**What this task involves**
Read the data and repeat all of it exactly.

**Given material**
=======

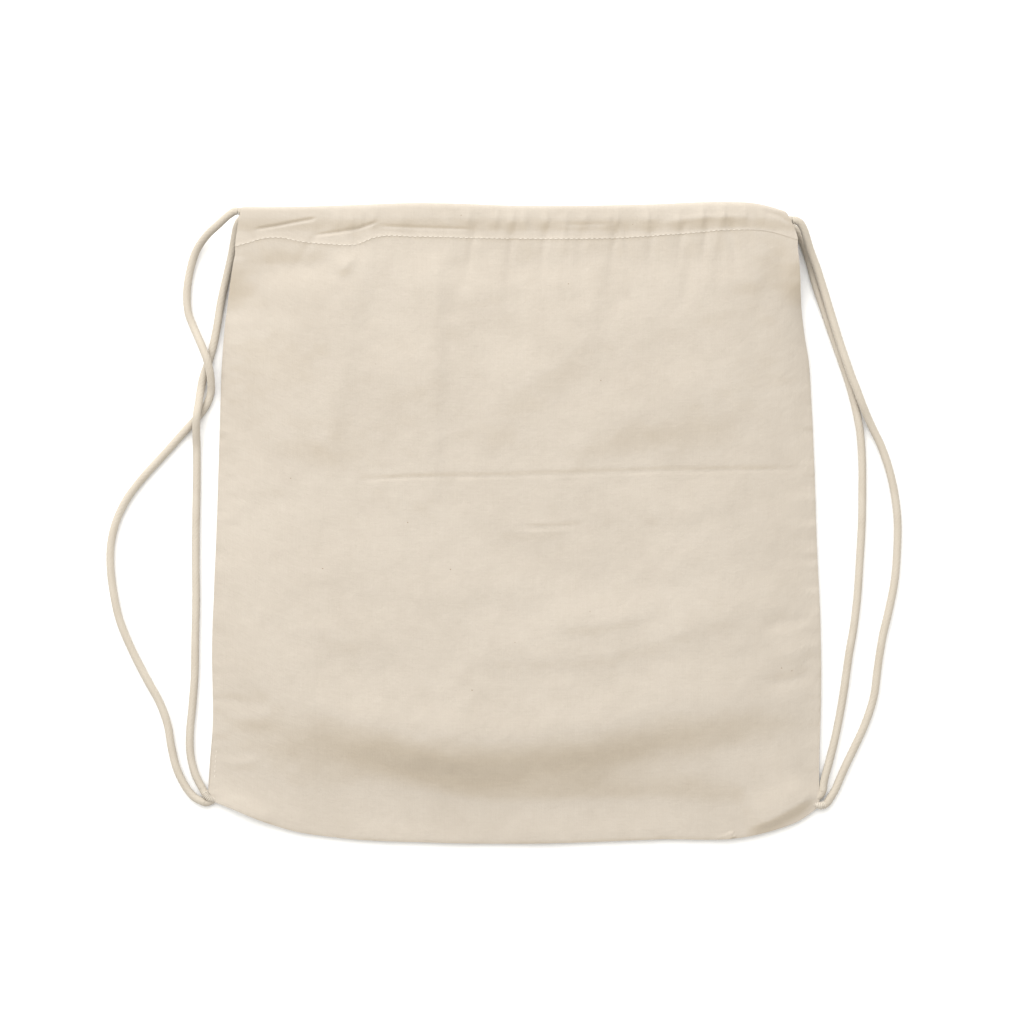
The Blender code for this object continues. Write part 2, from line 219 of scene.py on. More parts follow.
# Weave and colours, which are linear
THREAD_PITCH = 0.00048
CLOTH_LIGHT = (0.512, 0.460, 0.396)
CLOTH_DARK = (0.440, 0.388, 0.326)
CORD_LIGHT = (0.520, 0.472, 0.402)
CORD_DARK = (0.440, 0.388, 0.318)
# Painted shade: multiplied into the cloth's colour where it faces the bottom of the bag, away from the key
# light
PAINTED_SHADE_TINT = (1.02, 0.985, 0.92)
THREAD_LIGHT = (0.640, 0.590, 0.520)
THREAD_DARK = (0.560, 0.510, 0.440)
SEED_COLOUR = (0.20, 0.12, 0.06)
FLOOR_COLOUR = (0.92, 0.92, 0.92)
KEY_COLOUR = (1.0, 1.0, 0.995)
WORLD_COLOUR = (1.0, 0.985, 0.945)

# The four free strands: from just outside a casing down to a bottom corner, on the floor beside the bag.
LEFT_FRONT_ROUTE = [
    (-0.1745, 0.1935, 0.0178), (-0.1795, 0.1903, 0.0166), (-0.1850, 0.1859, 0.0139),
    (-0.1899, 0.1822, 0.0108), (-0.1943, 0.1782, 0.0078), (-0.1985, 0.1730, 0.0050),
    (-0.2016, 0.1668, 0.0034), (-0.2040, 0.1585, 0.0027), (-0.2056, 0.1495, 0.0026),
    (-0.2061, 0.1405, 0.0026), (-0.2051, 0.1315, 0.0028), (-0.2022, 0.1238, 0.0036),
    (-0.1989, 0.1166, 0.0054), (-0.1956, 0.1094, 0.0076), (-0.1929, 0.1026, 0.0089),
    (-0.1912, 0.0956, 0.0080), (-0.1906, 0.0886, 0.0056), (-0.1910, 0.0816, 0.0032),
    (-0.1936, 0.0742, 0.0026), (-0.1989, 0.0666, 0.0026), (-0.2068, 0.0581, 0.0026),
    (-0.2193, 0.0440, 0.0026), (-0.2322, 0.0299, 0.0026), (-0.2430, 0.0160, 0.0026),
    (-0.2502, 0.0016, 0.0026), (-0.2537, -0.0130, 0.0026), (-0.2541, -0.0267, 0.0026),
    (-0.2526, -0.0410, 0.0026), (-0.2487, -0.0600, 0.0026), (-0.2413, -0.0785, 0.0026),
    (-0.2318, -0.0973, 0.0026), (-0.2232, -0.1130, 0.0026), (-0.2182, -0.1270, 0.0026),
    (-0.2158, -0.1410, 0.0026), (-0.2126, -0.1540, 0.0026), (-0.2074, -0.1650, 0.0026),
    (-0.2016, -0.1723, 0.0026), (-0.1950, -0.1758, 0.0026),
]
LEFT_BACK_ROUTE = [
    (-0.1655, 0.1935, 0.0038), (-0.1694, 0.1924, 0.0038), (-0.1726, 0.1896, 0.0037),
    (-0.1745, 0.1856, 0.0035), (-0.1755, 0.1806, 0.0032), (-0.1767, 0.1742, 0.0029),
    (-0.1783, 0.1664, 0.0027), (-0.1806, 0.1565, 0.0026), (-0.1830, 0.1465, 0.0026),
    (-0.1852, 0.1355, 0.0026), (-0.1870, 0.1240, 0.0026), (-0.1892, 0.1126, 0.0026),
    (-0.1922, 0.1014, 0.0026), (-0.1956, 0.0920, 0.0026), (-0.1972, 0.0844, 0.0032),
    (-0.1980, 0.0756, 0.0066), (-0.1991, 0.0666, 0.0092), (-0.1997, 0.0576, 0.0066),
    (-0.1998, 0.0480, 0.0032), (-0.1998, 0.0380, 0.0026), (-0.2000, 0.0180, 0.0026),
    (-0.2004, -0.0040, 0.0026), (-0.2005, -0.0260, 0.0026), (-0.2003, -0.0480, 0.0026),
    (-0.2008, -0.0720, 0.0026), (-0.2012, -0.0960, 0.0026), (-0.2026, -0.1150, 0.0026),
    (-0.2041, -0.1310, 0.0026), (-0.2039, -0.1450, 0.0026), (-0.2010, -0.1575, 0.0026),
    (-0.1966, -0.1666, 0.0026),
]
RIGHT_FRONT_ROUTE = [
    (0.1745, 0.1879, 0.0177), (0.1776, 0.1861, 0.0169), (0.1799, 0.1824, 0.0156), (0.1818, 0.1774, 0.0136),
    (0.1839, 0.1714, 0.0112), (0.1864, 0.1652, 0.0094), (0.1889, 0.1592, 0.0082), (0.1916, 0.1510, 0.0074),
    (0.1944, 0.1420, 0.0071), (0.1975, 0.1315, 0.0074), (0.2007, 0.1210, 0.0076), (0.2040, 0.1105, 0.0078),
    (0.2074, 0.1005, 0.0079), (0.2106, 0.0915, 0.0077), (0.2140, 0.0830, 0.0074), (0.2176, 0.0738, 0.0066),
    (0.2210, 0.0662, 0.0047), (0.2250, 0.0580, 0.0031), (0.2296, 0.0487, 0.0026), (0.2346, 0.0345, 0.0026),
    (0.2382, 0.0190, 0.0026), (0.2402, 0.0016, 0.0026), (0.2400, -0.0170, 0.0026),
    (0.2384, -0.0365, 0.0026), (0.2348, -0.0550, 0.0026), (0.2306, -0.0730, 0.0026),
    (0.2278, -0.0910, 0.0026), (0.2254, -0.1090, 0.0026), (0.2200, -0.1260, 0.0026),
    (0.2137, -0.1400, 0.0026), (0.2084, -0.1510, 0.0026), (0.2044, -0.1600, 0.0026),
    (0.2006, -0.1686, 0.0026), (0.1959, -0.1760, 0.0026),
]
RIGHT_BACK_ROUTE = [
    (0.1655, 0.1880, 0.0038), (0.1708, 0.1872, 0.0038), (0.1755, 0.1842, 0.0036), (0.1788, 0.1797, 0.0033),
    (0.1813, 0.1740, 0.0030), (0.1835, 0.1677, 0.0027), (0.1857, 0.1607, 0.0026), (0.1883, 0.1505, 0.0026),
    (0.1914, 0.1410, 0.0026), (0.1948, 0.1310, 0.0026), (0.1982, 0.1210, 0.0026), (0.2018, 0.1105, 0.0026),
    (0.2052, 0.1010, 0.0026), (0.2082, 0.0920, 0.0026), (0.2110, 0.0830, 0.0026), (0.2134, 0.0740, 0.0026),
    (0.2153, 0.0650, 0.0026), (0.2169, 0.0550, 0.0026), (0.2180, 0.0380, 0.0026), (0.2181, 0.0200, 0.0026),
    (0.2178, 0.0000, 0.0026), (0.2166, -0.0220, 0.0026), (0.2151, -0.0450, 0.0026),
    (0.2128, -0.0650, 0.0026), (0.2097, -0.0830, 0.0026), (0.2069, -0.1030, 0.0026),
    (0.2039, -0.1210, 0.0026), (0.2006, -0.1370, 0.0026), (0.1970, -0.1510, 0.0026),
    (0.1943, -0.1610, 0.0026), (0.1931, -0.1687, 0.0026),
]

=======

**Output**
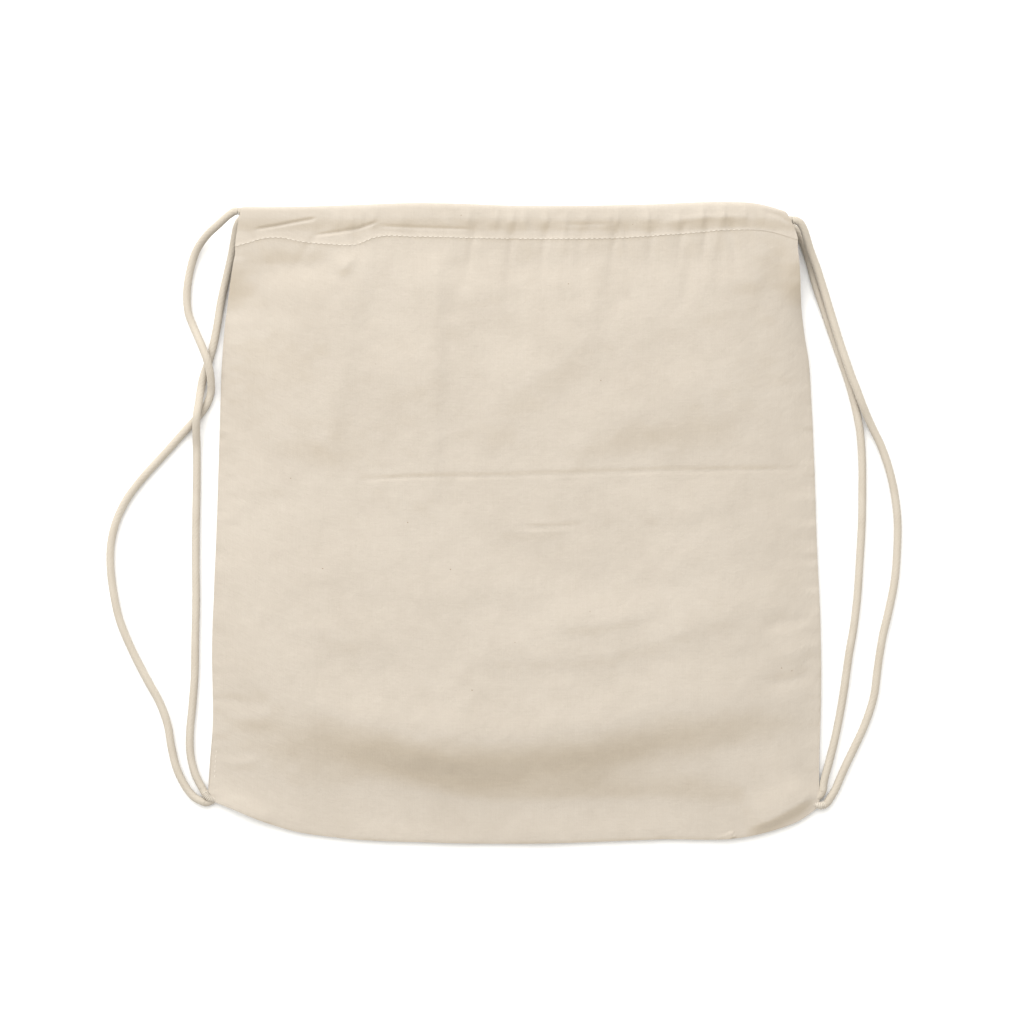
The Blender code for this object continues. Write part 2, from line 219 of scene.py on. More parts follow.
# Weave and colours, which are linear
THREAD_PITCH = 0.00048
CLOTH_LIGHT = (0.512, 0.460, 0.396)
CLOTH_DARK = (0.440, 0.388, 0.326)
CORD_LIGHT = (0.520, 0.472, 0.402)
CORD_DARK = (0.440, 0.388, 0.318)
# Painted shade: multiplied into the cloth's colour where it faces the bottom of the bag, away from the key
# light
PAINTED_SHADE_TINT = (1.02, 0.985, 0.92)
THREAD_LIGHT = (0.640, 0.590, 0.520)
THREAD_DARK = (0.560, 0.510, 0.440)
SEED_COLOUR = (0.20, 0.12, 0.06)
FLOOR_COLOUR = (0.92, 0.92, 0.92)
KEY_COLOUR = (1.0, 1.0, 0.995)
WORLD_COLOUR = (1.0, 0.985, 0.945)

# The four free strands: from just outside a casing down to a bottom corner, on the floor beside the bag.
LEFT_FRONT_ROUTE = [
    (-0.1745, 0.1935, 0.0178), (-0.1795, 0.1903, 0.0166), (-0.1850, 0.1859, 0.0139),
    (-0.1899, 0.1822, 0.0108), (-0.1943, 0.1782, 0.0078), (-0.1985, 0.1730, 0.0050),
    (-0.2016, 0.1668, 0.0034), (-0.2040, 0.1585, 0.0027), (-0.2056, 0.1495, 0.0026),
    (-0.2061, 0.1405, 0.0026), (-0.2051, 0.1315, 0.0028), (-0.2022, 0.1238, 0.0036),
    (-0.1989, 0.1166, 0.0054), (-0.1956, 0.1094, 0.0076), (-0.1929, 0.1026, 0.0089),
    (-0.1912, 0.0956, 0.0080), (-0.1906, 0.0886, 0.0056), (-0.1910, 0.0816, 0.0032),
    (-0.1936, 0.0742, 0.0026), (-0.1989, 0.0666, 0.0026), (-0.2068, 0.0581, 0.0026),
    (-0.2193, 0.0440, 0.0026), (-0.2322, 0.0299, 0.0026), (-0.2430, 0.0160, 0.0026),
    (-0.2502, 0.0016, 0.0026), (-0.2537, -0.0130, 0.0026), (-0.2541, -0.0267, 0.0026),
    (-0.2526, -0.0410, 0.0026), (-0.2487, -0.0600, 0.0026), (-0.2413, -0.0785, 0.0026),
    (-0.2318, -0.0973, 0.0026), (-0.2232, -0.1130, 0.0026), (-0.2182, -0.1270, 0.0026),
    (-0.2158, -0.1410, 0.0026), (-0.2126, -0.1540, 0.0026), (-0.2074, -0.1650, 0.0026),
    (-0.2016, -0.1723, 0.0026), (-0.1950, -0.1758, 0.0026),
]
LEFT_BACK_ROUTE = [
    (-0.1655, 0.1935, 0.0038), (-0.1694, 0.1924, 0.0038), (-0.1726, 0.1896, 0.0037),
    (-0.1745, 0.1856, 0.0035), (-0.1755, 0.1806, 0.0032), (-0.1767, 0.1742, 0.0029),
    (-0.1783, 0.1664, 0.0027), (-0.1806, 0.1565, 0.0026), (-0.1830, 0.1465, 0.0026),
    (-0.1852, 0.1355, 0.0026), (-0.1870, 0.1240, 0.0026), (-0.1892, 0.1126, 0.0026),
    (-0.1922, 0.1014, 0.0026), (-0.1956, 0.0920, 0.0026), (-0.1972, 0.0844, 0.0032),
    (-0.1980, 0.0756, 0.0066), (-0.1991, 0.0666, 0.0092), (-0.1997, 0.0576, 0.0066),
    (-0.1998, 0.0480, 0.0032), (-0.1998, 0.0380, 0.0026), (-0.2000, 0.0180, 0.0026),
    (-0.2004, -0.0040, 0.0026), (-0.2005, -0.0260, 0.0026), (-0.2003, -0.0480, 0.0026),
    (-0.2008, -0.0720, 0.0026), (-0.2012, -0.0960, 0.0026), (-0.2026, -0.1150, 0.0026),
    (-0.2041, -0.1310, 0.0026), (-0.2039, -0.1450, 0.0026), (-0.2010, -0.1575, 0.0026),
    (-0.1966, -0.1666, 0.0026),
]
RIGHT_FRONT_ROUTE = [
    (0.1745, 0.1879, 0.0177), (0.1776, 0.1861, 0.0169), (0.1799, 0.1824, 0.0156), (0.1818, 0.1774, 0.0136),
    (0.1839, 0.1714, 0.0112), (0.1864, 0.1652, 0.0094), (0.1889, 0.1592, 0.0082), (0.1916, 0.1510, 0.0074),
    (0.1944, 0.1420, 0.0071), (0.1975, 0.1315, 0.0074), (0.2007, 0.1210, 0.0076), (0.2040, 0.1105, 0.0078),
    (0.2074, 0.1005, 0.0079), (0.2106, 0.0915, 0.0077), (0.2140, 0.0830, 0.0074), (0.2176, 0.0738, 0.0066),
    (0.2210, 0.0662, 0.0047), (0.2250, 0.0580, 0.0031), (0.2296, 0.0487, 0.0026), (0.2346, 0.0345, 0.0026),
    (0.2382, 0.0190, 0.0026), (0.2402, 0.0016, 0.0026), (0.2400, -0.0170, 0.0026),
    (0.2384, -0.0365, 0.0026), (0.2348, -0.0550, 0.0026), (0.2306, -0.0730, 0.0026),
    (0.2278, -0.0910, 0.0026), (0.2254, -0.1090, 0.0026), (0.2200, -0.1260, 0.0026),
    (0.2137, -0.1400, 0.0026), (0.2084, -0.1510, 0.0026), (0.2044, -0.1600, 0.0026),
    (0.2006, -0.1686, 0.0026), (0.1959, -0.1760, 0.0026),
]
RIGHT_BACK_ROUTE = [
    (0.1655, 0.1880, 0.0038), (0.1708, 0.1872, 0.0038), (0.1755, 0.1842, 0.0036), (0.1788, 0.1797, 0.0033),
    (0.1813, 0.1740, 0.0030), (0.1835, 0.1677, 0.0027), (0.1857, 0.1607, 0.0026), (0.1883, 0.1505, 0.0026),
    (0.1914, 0.1410, 0.0026), (0.1948, 0.1310, 0.0026), (0.1982, 0.1210, 0.0026), (0.2018, 0.1105, 0.0026),
    (0.2052, 0.1010, 0.0026), (0.2082, 0.0920, 0.0026), (0.2110, 0.0830, 0.0026), (0.2134, 0.0740, 0.0026),
    (0.2153, 0.0650, 0.0026), (0.2169, 0.0550, 0.0026), (0.2180, 0.0380, 0.0026), (0.2181, 0.0200, 0.0026),
    (0.2178, 0.0000, 0.0026), (0.2166, -0.0220, 0.0026), (0.2151, -0.0450, 0.0026),
    (0.2128, -0.0650, 0.0026), (0.2097, -0.0830, 0.0026), (0.2069, -0.1030, 0.0026),
    (0.2039, -0.1210, 0.0026), (0.2006, -0.1370, 0.0026), (0.1970, -0.1510, 0.0026),
    (0.1943, -0.1610, 0.0026), (0.1931, -0.1687, 0.0026),
]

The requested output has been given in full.